Bij cafés checkt 15 procent van de jonge LHBTI+’ers meestal of deze zich als LHBTI-vriendelijk bestempelen, bij hotels is dat 11 procent: “Wij willen gewoon een kamer met een tweepersoonsbed kunnen boeken. In een niet gay friendly hotel kan dat weleens voor problemen zorgen.”
Toch let de grootste groep jonge LHBTI+’ers er bij het bezoeken van een club (68 procent), kroeg (81 procent) of hotel (83 procent) weinig tot nooit op of deze expliciet LHBTI-vriendelijk is. Ze vinden dat je van Nederlandse horeca mag verwachten dat iedereen gelijk behandeld wordt. “Ik ga gewoon naar een kroeg die me leuk en gezellig lijkt. Ik neem toch aan dat ik anno 2020 wel overal welkom ben. En als een tent niet LHBTI-vriendelijk is, dan is het tijd dat ie dat wordt.”
Hokjesdenken
Over of het van belang is dat hotels in hun brochures aangeven homovriendelijk te zijn of cafés een ‘LHBTI-vriendelijk’ sticker bij de deur plakken, verschillen jonge LHBTI+’ers van mening.
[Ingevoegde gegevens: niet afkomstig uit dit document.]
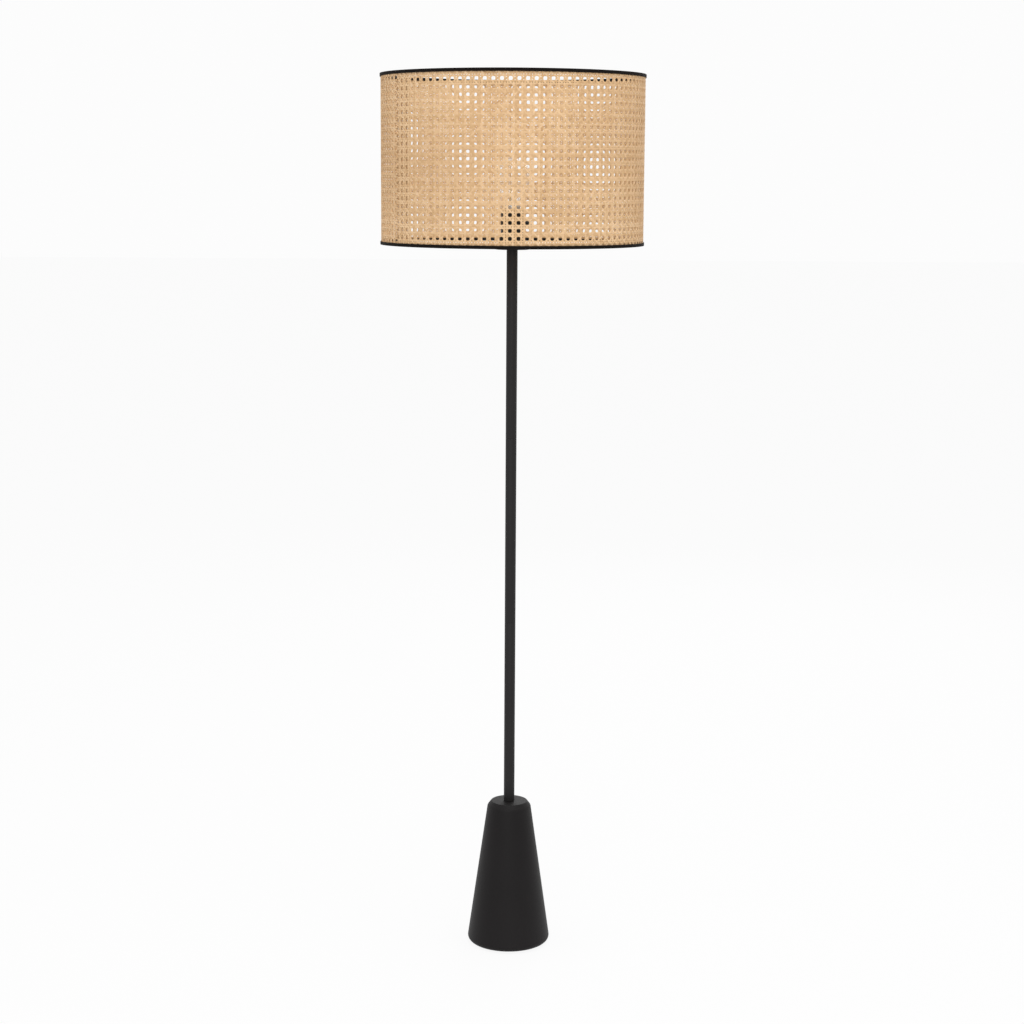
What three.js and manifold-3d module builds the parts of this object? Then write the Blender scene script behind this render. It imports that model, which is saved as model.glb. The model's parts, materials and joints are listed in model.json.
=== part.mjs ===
// Rattan floor lamp: a drum shade of open cane webbing on a slim black pole with a tall weighted cone base.
// Millimetres, +Z up. The origin is on the floor, on the lamp's axis.
// The switch knob points to +X and the cable outlet to +Y, which is the back.
import * as THREE from 'three';
import { mergeVertices } from 'three/addons/utils/BufferGeometryUtils.js';
import Module from 'manifold-3d';

const wasm = await Module();
wasm.setup();

// Fits that every piece shares
const seatGap = 0.3;
const cutOverrun = 2;
const weldTolerance = 0.0001;
const fullTurn = Math.PI * 2;
const quarterTurn = Math.PI / 2;

// How many flats stand for a full circle
const shadeFlats = 48;
const baseFlats = 40;
const poleFlats = 16;
const holderFlats = 24;
const smallFlats = 12;
const wireFlats = 6;
const cornerSteps = 3;
const glassSteps = 5;

// Base: a spun steel cone closed by a plate, drawn down on a cast iron weight
const baseHeight = 263;
const baseFootRadius = 75;
const baseCrownRadius = 37.5;
const baseFootRounding = 9;
const baseBevelWidth = 6.3;
const baseBevelTilt = THREE.MathUtils.degToRad(38);
const baseShoulderRounding = 8;
const baseEdgeBend = 0.5;
const baseWall = 1.5;
const baseLipWidth = 2;
const padThickness = 2;
const padInset = 2.5;
const plateThickness = 2.5;
const weightHeight = 95;
const recessDepth = 22;
const plateScrewCount = 3;
const plateScrewCircle = 42;
const plateScrewRadius = 2;
const plateScrewHeadRadius = 4;
const plateScrewHeadDepth = 2;
const plateScrewLength = 12;

// Cable outlet in the back of the base
const grommetLevel = 20;
const grommetBoreRadius = 3.4;
const grommetNeckRadius = 5.2;
const grommetFlangeRadius = 7.4;
const grommetFlangeThickness = 2;
const grommetGrooveSlack = 0.7;
const channelSpare = 1;

// One thread size serves the rod, the nipples and every nut
const threadRadius = 5;
const threadBoreRadius = 3.6;
const rodNutAcross = 17;
const rodNutHeight = 8;
const rodProud = 2;
const washerRadius = 13.5;
const washerThickness = 2;
const washerPlay = 1;

// Pole: tube sections screwed together end to end
const poleLength = 983;
const poleRadius = 9.5;
const poleWall = 1.2;
const insertHeight = 20;
const nippleShy = 3;
const sectionNames = ['pole_lower', 'pole_middle', 'pole_upper'];

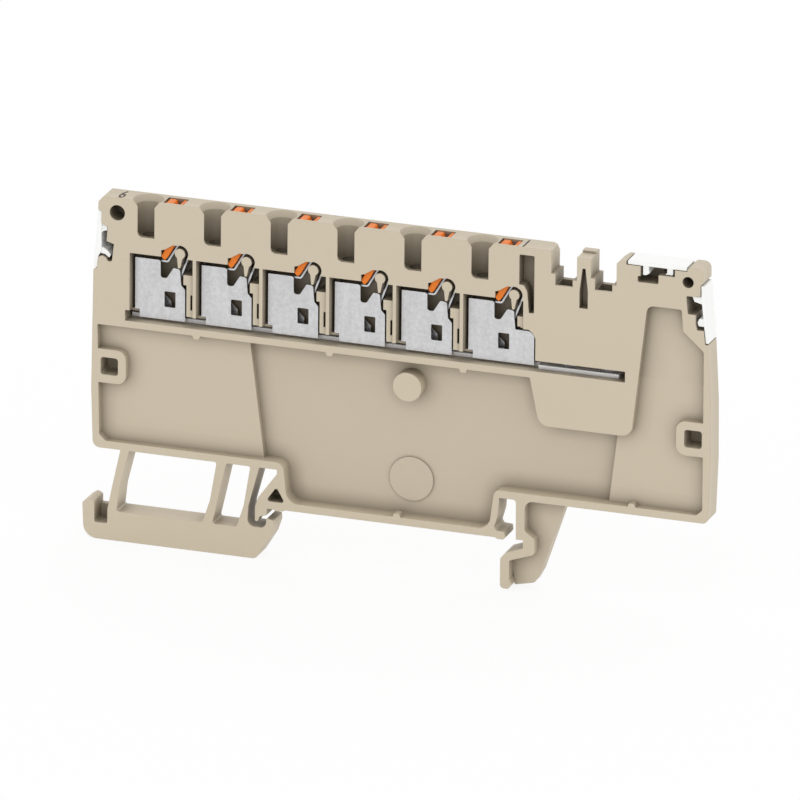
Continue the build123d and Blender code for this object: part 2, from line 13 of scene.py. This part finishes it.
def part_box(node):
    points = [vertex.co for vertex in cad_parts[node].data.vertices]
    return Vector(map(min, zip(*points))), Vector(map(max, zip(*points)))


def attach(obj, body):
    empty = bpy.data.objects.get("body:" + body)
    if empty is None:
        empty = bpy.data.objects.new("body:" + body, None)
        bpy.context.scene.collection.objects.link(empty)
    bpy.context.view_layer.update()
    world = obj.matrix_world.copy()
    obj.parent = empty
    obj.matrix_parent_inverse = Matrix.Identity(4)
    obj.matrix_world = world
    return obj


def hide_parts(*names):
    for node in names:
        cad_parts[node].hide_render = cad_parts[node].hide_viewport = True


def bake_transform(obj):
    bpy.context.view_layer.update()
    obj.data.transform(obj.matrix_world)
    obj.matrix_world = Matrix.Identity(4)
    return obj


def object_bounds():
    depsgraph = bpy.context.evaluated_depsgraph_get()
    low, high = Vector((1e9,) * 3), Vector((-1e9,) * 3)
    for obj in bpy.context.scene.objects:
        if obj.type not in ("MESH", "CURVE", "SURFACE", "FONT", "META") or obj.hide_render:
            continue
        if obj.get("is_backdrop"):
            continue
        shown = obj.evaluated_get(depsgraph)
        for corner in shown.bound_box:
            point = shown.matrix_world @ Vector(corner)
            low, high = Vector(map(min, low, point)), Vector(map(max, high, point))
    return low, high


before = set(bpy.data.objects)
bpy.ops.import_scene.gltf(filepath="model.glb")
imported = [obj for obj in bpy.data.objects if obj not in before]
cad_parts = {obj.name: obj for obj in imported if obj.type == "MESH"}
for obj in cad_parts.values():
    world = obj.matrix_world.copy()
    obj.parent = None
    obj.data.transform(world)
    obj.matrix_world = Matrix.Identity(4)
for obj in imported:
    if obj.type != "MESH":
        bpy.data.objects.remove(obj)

De helft (48 procent) vindt het belangrijk dat horeca dit doen. Volgens hen straalt het uit dat iedereen welkom is.
“Ik had liever gezien dat het niet nodig was, maar er is nog steeds veel discriminatie tegenover LHBTI’s. Het is fijn wanneer horeca aangeven dat ze een veilige omgeving willen bieden, waar we onszelf kunnen zijn”, schrijft iemand.
De andere helft (47 procent) vindt het niet belangrijk dat horeca specifiek aangeven dat ze LHBTI-vriendelijk zijn. Een deel heeft hier juist bezwaar tegen. Volgens hen wordt de LHBTI-gemeenschap hiermee weggezet als een aparte groep, in plaats van inclusiviteit uit te stralen. Een deelnemer: “Het is gewoon hokjesdenken. We zijn niet anders dan andere mensen. En het impliceert ook een beetje dat ik op sommige plekken wel welkom ben en andere niet.”
Uit de kroeg gezet
Op de vraag wat horeca LHBTI-vriendelijk maakt, antwoordt de grootste groep (76 procent) dat iedereen er gelijk behandeld wordt. Twee derde (64 procent) vindt optreden tegen negatief gedrag richting LHBTI+’ers een must.
“We zijn wel eens voor ‘vieze flikkers’ uitgemaakt en ik vond het fijn dat deze persoon er toen uit werd gezet”, vertelt iemand. En een ander: “Dat er misschien LHBTI+’ers werken of er een regenboogvlag hangt is een leuke bijkomstigheid, maar het zijn de sfeer en het beleid die het ‘m doen. Het moet een plek zijn waar er extra op wordt gelet dat iedereen elkaar gewoon netjes behandeld.”
Over dit onderzoek
3Vraagt, onderdeel van het EenVandaag Opiniepanel, stuurt circa eens per maand een vragenlijst aan leden tussen de 16 en 34 jaar. Aan dit onderzoek, gehouden van 6 tot en met 16 juli 2020, deden 745 LHBTI+ jongeren mee. De resultaten zijn na weging representatief voor vijf variabelen, namelijk leeftijd, geslacht, opleiding, stemgedrag en spreiding over het land. De uitslagen worden gepubliceerd door EenVandaag en op jongerenplatforms van NPO3 en andere platforms van de Publieke Omroep.